Over the past forty years, Green and Weedman have amassed an astonishing collection of nearly 1,300 paintings, sculptures and works on paper. Building a Legacy presents a selection of works of art from this significant private collection, offering a rare glimpse at the couple’s aesthetic interests and the artistic inspiration behind Green’s own artwork. Building a Legacy explores the themes of work, love, belonging and spirituality. Works in the exhibition portray tender moments between a parent and child, struggles for racial equality, pride in ancestral heritage and strength derived through personal faith. The collection also expands the traditional notion of American art and identity, embracing a Pan American approach that goes beyond the United States to include art and artists of African, Caribbean and Latin American descent. This approach provides a broader look at our nation’s history and a better understanding of what it means to be American today. In addition to Green’s work, highlights of the collection include works by artists such as Jacob Lawrence, Elizabeth Catlett, Charles White, David Driskell, Sam Gilliam and Reynier Llanes.

In partnership with the Online Learning Consortium (OLC), a global non-profit for higher education leaders and innovators dedicated to advancing quality digital teaching and learning, the Gibbes is working to  launch an interdisciplinary curriculum featuring themes around American identity, economic security, sustainability and vitality, family and belonging, innovation, mindfulness and social equity. These components, while focusing on artists and works highlighted in Building a Legacy, will discuss issues from immigration, migration and displacement, to family roles and representation and labor.

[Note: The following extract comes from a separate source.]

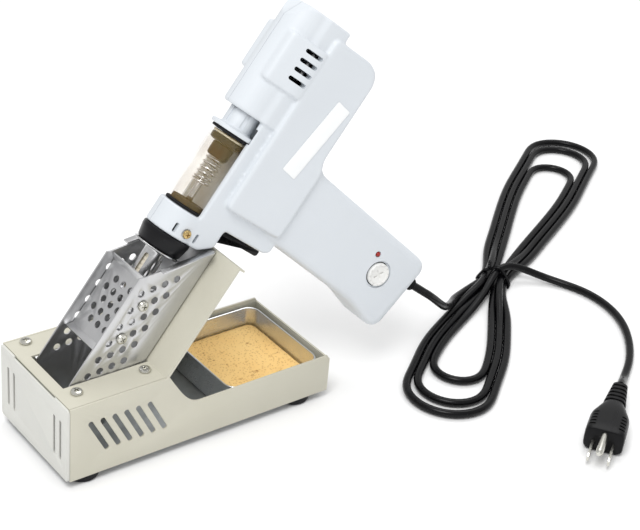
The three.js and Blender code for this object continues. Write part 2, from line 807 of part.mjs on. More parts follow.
// ---------------------------------------------------------------- hot end
function buildHotEnd() {
  const tip = -COLLAR_LENGTH - GAP;
  add(
    gun,
    "collar",
    turned([
      [SHROUD_RADIUS + 1, -GAP],
      [NOSE_RADIUS, -GAP],
      [NOSE_RADIUS + 0.2, -3],
      [COLLAR_TIP_RADIUS, -COLLAR_LENGTH],
      [SHROUD_RADIUS + 1, -COLLAR_LENGTH],
      [SHROUD_RADIUS + 1, -GAP],
    ]),
    MAT.black,
  );
  const shroudEnd = tip - SHROUD_LENGTH;
  const shroud = turned([
    [SHROUD_RADIUS - 0.6, shroudEnd],
    [SHROUD_RADIUS, shroudEnd],
    [SHROUD_RADIUS, tip - 1],
    [NOSE_RADIUS, tip - 1],
    [NOSE_RADIUS, tip],
    [SHROUD_RADIUS - 0.6, tip],
    [SHROUD_RADIUS - 0.6, shroudEnd],
  ]);
  const slots = [];
  for (let i = 0; i < 4; i++) {
    const slot = sideProfile(slotShape([shroudEnd + 6, 0], [tip - 7, 0], 1.5), 2, SHROUD_RADIUS + 2, 4);
    slots.push(slot.rotateX((Math.PI / 2) * i + 0.5));
  }
  add(gun, "heater_shroud", cut(shroud, ...slots), MAT.steel);
  const coreEnd = shroudEnd + 2;
  add(gun, "heater_core", ring(4.9, PIPE_RADIUS + GAP, coreEnd, tip - 3, "x", 20), MAT.ceramic);
  const pipeEnd = NOSE_LENGTH - 1;
  add(gun, "suction_pipe", ring(PIPE_RADIUS, PIPE_BORE, shroudEnd - 0.5, pipeEnd, "x", 16), MAT.steel);
  const base = shroudEnd - 0.5 - GAP;
  add(
    gun,
    "nozzle",
    turned(
      [
        [PIPE_BORE, base],
        [4.6, base],
        [4.6, base - 5],
        [3.2, base - 6.5],
        [3.2, base - 10],
        [1.5, base - NOZZLE_LENGTH],
        [PIPE_BORE, base - NOZZLE_LENGTH],
        [PIPE_BORE, base],
      ],
      "x",
      24,
    ),
    MAT.steel,
  );
}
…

OLC will provide instructional design, subject matter expertise and technical and strategic support for the development of Building a Legacy exhibition learning modules for K-5 and higher education offering curriculum development, instructional design and technology and project management. OLC will ensure that the final modules are created to support rich learning and engagement and meet the intended outcomes for all who interact with the teaching and learning experience.